(begin)
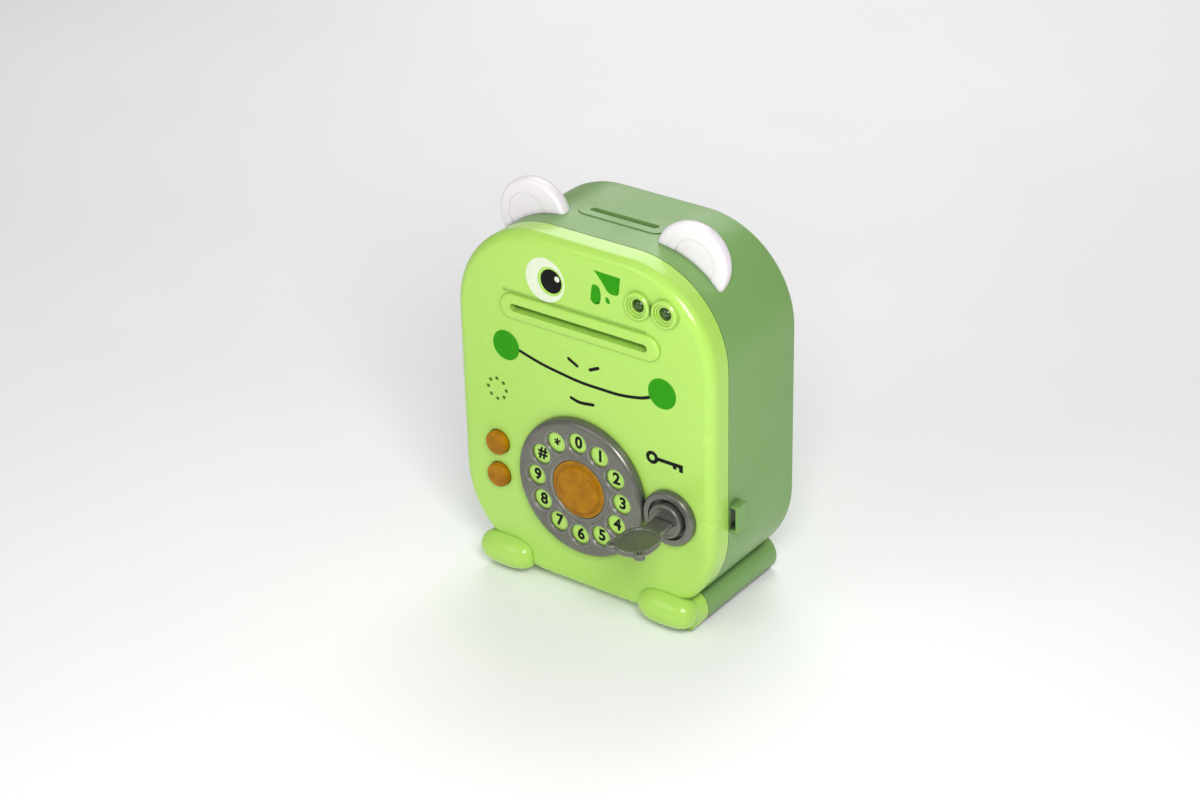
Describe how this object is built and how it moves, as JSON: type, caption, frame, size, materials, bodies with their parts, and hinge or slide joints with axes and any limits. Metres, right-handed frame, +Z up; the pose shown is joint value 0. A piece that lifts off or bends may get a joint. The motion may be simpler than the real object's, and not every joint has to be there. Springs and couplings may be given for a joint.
{
  "type": "toy atm savings bank",
  "caption": "Toy cash-machine savings bank with a frog-faced hinged door, key lock, spinning dial, push buttons, banknote feed and coin slot.",
  "frame": {"origin": "middle of the whole object's footprint, on the surface it stands on", "axes": "+Z up, the front with the dial faces -Y, +X to the right as seen from the front"},
  "size_m": [0.1756, 0.1254, 0.2261],
  "materials": {
    "sage_plastic": "satin",
    "lime_plastic": "gloss",
    "white_plastic": "gloss",
    "gunmetal_plastic": "satin metallic",
    "amber_plastic": "translucent gloss",
    "black_plastic": "matte",
    "steel": "plated",
    "ferrite": "matte",
    "board": "solder mask",
    "lens": "clear",
    "roller_rubber": "matte",
    "cell_jacket": "printed sleeve"
  },
  "bodies": {
    "case": {"case_shell": "sage_plastic", "rear_cover": "sage_plastic", "rear_cover_screws": "steel", "ear_left": "white_plastic", "ear_right": "white_plastic", "hinge_pins": "steel", "lock_strike": "steel"},
    "door": {"door_panel": "lime_plastic", "front_foot_left": "lime_plastic", "front_foot_right": "lime_plastic", "door_back_cover": "lime_plastic", "cover_screws": "steel", "dial_sleeve": "gunmetal_plastic", "sleeve_clip": "black_plastic", "indicator_lenses": "lens", "indicator_leds": "lens", "indicator_board": "board", "speaker_basket": "steel", "speaker_cone": "black_plastic", "speaker_magnet": "ferrite", "main_board": "board", "board_components": "black_plastic", "tactile_switches": "black_plastic", "board_screws": "steel", "lock_housing": "gunmetal_plastic", "lock_nut": "steel", "feed_frame": "lime_plastic", "feed_screws": "steel", "motor_can": "steel", "motor_end_cap": "white_plastic", "battery_tray": "black_plastic", "battery_contacts": "steel", "battery_cells": "cell_jacket", "battery_cover": "lime_plastic", "battery_cover_screw": "steel", "upper_button_spring": "steel", "lower_button_spring": "steel", "centre_button_spring": "steel"},
    "dial": {"dial_ring": "gunmetal_plastic"},
    "centre_button": {"centre_button": "amber_plastic"},
    "upper_button": {"upper_button": "amber_plastic"},
    "lower_button": {"lower_button": "amber_plastic"},
    "lock": {"lock_plug": "gunmetal_plastic", "lock_cam": "steel", "cam_screw": "steel"},
    "key": {"door_key": "gunmetal_plastic"},
    "upper_feed": {"upper_shaft": "steel", "upper_rollers": "roller_rubber", "drive_gear": "white_plastic", "upper_sync_gear": "white_plastic"},
    "lower_feed": {"lower_shaft": "steel", "lower_rollers": "roller_rubber", "lower_sync_gear": "white_plastic"},
    "motor_rotor": {"motor_pinion": "white_plastic"}
  },
  "joints": [
    {"name": "door_hinge", "type": "hinge", "parent": "case", "child": "door", "pos_m": [-0.0853, -0.00375, 0.12], "axis": [0, 0, -1], "range_deg": [0, 110]},
    {"name": "dial_spin", "type": "hinge", "parent": "door", "child": "dial", "pos_m": [0, -0.022, 0.0706], "axis": [0, -1, 0], "continuous": true},
    {"name": "centre_button_press", "type": "slide", "parent": "door", "child": "centre_button", "axis": [0, 1, 0], "range_m": [0, 0.0016], "stiffness_N_per_m": 300, "springref_m": -0.001, "deforming": ["centre_button_spring"]},
    {"name": "upper_button_press", "type": "slide", "parent": "door", "child": "upper_button", "axis": [0, 1, 0], "range_m": [0, 0.0016], "stiffness_N_per_m": 300, "springref_m": -0.001, "deforming": ["upper_button_spring"]},
    {"name": "lower_button_press", "type": "slide", "parent": "door", "child": "lower_button", "axis": [0, 1, 0], "range_m": [0, 0.0016], "stiffness_N_per_m": 300, "springref_m": -0.001, "deforming": ["lower_button_spring"]},
    {"name": "lock_turn", "type": "hinge", "parent": "door", "child": "lock", "pos_m": [0.0565, -0.02, 0.0703], "axis": [0, -1, 0], "range_deg": [0, 90]},
    {"name": "key_pull", "type": "slide", "parent": "lock", "child": "key", "axis": [0, -1, 0], "range_m": [0, 0.018]},
    {"name": "upper_feed_spin", "type": "hinge", "parent": "door", "child": "upper_feed", "pos_m": [0, 0.01025, 0.1711], "axis": [1, 0, 0], "continuous": true},
    {"name": "lower_feed_spin", "type": "hinge", "parent": "door", "child": "lower_feed", "pos_m": [0, 0.01025, 0.1609], "axis": [1, 0, 0], "continuous": true},
    {"name": "motor_spin", "type": "hinge", "parent": "door", "child": "motor_rotor", "pos_m": [0, 0.01025, 0.1849], "axis": [1, 0, 0], "continuous": true}
  ],
  "couplings": [
    {"joint": "lower_feed_spin", "follows": "upper_feed_spin", "ratio": -1},
    {"joint": "motor_spin", "follows": "upper_feed_spin", "ratio": -3.6}
  ]
}
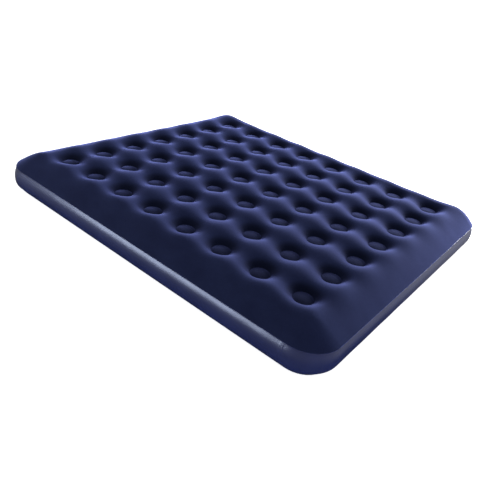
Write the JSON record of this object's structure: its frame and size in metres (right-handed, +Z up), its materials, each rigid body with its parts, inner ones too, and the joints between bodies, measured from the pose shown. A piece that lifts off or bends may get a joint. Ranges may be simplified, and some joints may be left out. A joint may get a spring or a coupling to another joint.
{
  "type": "air mattress",
  "caption": "Rectangular inflatable bed with rounded corners, a flocked dimpled top, a smooth side band, inner coil beams and a capped screw valve at one end.",
  "frame": {"origin": "centre of the flat underside, on the floor", "axes": "+X along the 2030 mm length, away from the valve end; +Y across the 1830 mm width; +Z up"},
  "size_m": [2.0416, 1.83, 0.22],
  "materials": {
    "flocked_top": "velvety flock, navy",
    "vinyl": "satin gloss vinyl, navy",
    "beam_vinyl": "plain vinyl, pale blue-grey",
    "valve_plastic": "moulded, satin, navy",
    "seal": "soft, matt, pale grey"
  },
  "bodies": {
    "base": {"bottom_sheet": "vinyl", "bottom_perimeter_weld": "vinyl", "side_band": "vinyl", "side_band_lap_strip": "vinyl", "coil_beam_1": "beam_vinyl", "coil_beam_2": "beam_vinyl", "coil_beam_3": "beam_vinyl", "coil_beam_4": "beam_vinyl", "coil_beam_5": "beam_vinyl", "coil_beam_6": "beam_vinyl", "coil_beam_7": "beam_vinyl"},
    "top": {"top_sheet": "flocked_top", "top_perimeter_weld": "vinyl"},
    "valve_seat": {"valve_base": "valve_plastic"},
    "gasket": {"valve_gasket": "seal"},
    "collar": {"valve_collar": "valve_plastic", "flap_seat": "valve_plastic", "cap_strap": "valve_plastic"},
    "flap": {"check_flap": "seal"},
    "cap": {"inflate_cap": "valve_plastic"}
  },
  "joints": [
    {"name": "top_sink", "type": "slide", "parent": "base", "child": "top", "axis": [0, 0, -1], "range_m": [0, 0.045], "stiffness_N_per_m": 15000, "springref_m": -0.004, "deforming": ["side_band", "side_band_lap_strip", "coil_beam_1", "coil_beam_2", "coil_beam_3", "coil_beam_4", "coil_beam_5", "coil_beam_6", "coil_beam_7"]},
    {"name": "valve_drop", "type": "slide", "parent": "base", "child": "valve_seat", "axis": [0, 0, -1], "range_m": [0, 0.0225]},
    {"name": "collar_travel", "type": "slide", "parent": "valve_seat", "child": "gasket", "axis": [-1, 0, 0], "range_m": [0, 0.0136]},
    {"name": "collar_turn", "type": "hinge", "parent": "gasket", "child": "collar", "pos_m": [-1.015, 0.56, 0.089], "axis": [-1, 0, 0], "range_deg": [0, 1080]},
    {"name": "cap_hinge", "type": "hinge", "parent": "collar", "child": "cap", "pos_m": [-1.0266, 0.56, 0.1064], "axis": [0, 1, 0], "range_deg": [0, 135]},
    {"name": "flap_open", "type": "slide", "parent": "collar", "child": "flap", "axis": [1, 0, 0], "range_m": [0, 0.0025], "stiffness_N_per_m": 40, "springref_m": -0.0003}
  ],
  "couplings": [
    {"joint": "valve_drop", "follows": "top_sink", "ratio": 0.5},
    {"joint": "collar_travel", "follows": "collar_turn", "m_per_rad": 0.0007162}
  ]
}
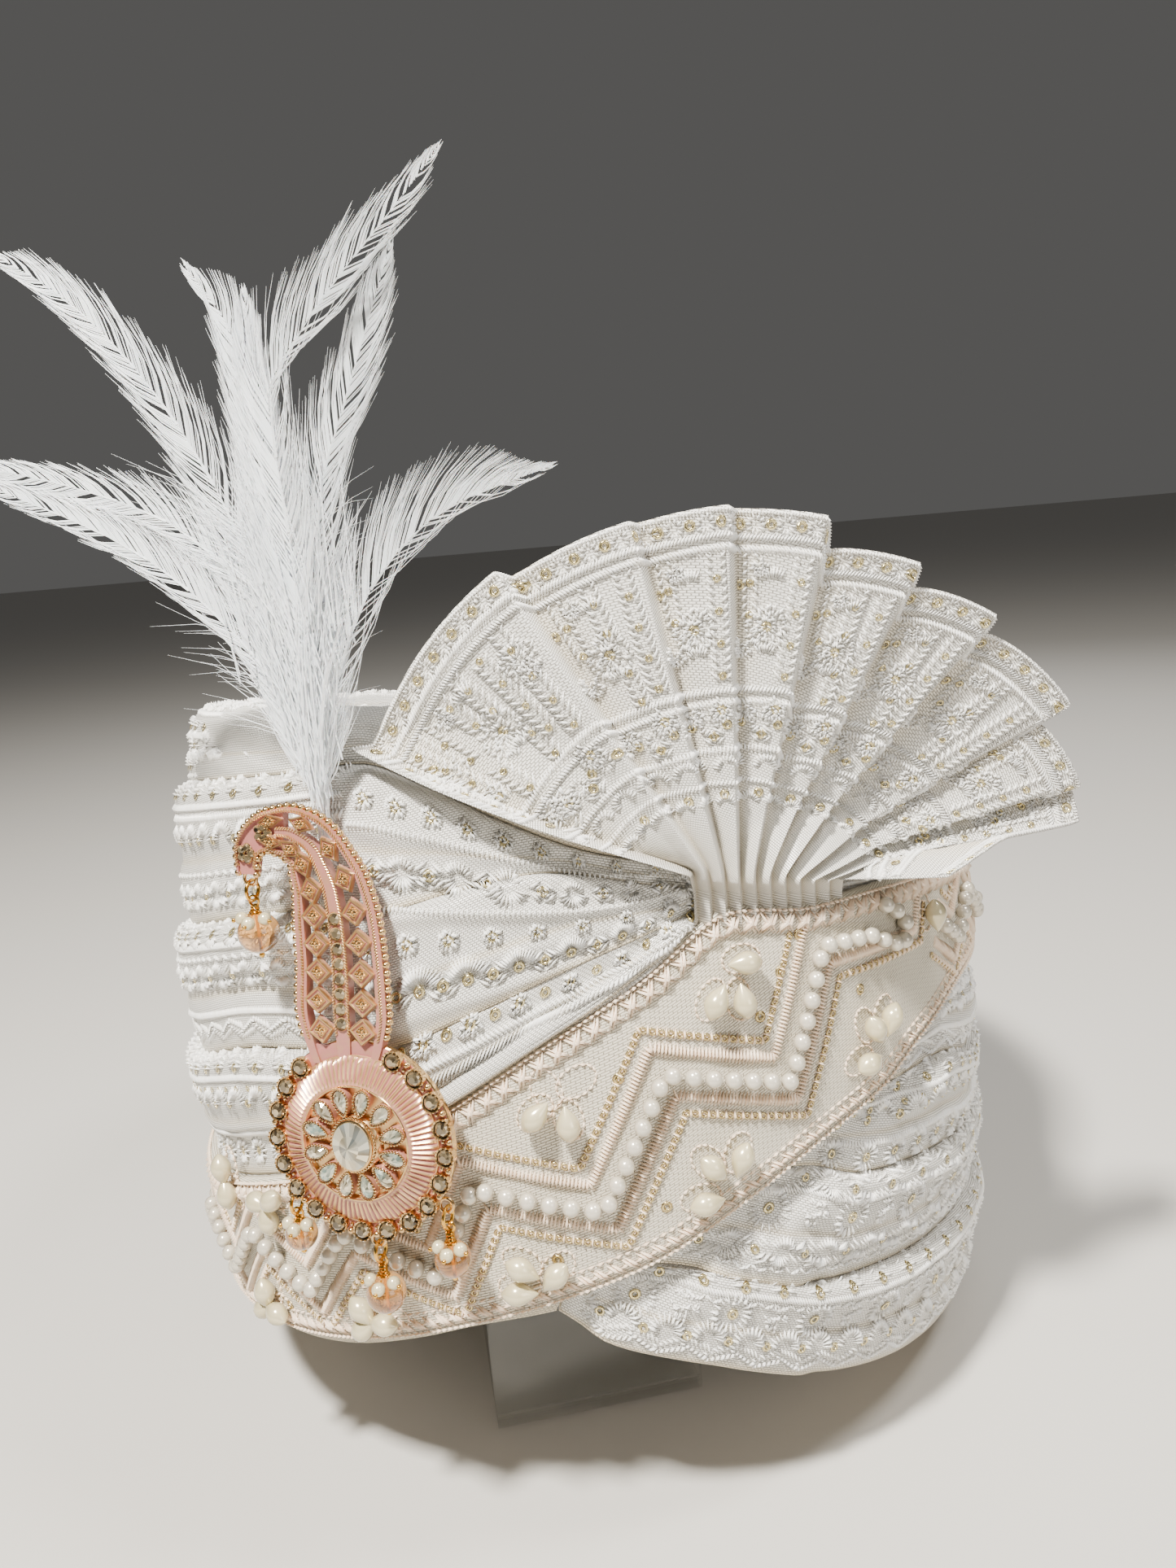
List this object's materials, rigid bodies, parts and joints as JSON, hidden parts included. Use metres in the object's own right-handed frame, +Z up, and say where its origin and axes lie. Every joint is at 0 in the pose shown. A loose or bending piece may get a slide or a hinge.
(end)
** What the task asks **
Filter the entries down to the lines with the word "joints" in them.

** Answer **
Describe how this object is built and how it moves, as JSON: type, caption, frame, size, materials, bodies with their parts, and hinge or slide joints with axes and any limits. Metres, right-handed frame, +Z up; the pose shown is joint value 0. A piece that lifts off or bends may get a joint. The motion may be simpler than the real object's, and not every joint has to be there. Springs and couplings may be given for a joint.
  "joints": [
Write the JSON record of this object's structure: its frame and size in metres (right-handed, +Z up), its materials, each rigid body with its parts, inner ones too, and the joints between bodies, measured from the pose shown. A piece that lifts off or bends may get a joint. Ranges may be simplified, and some joints may be left out. A joint may get a spring or a coupling to another joint.
  "joints": [
List this object's materials, rigid bodies, parts and joints as JSON, hidden parts included. Use metres in the object's own right-handed frame, +Z up, and say where its origin and axes lie. Every joint is at 0 in the pose shown. A loose or bending piece may get a slide or a hinge.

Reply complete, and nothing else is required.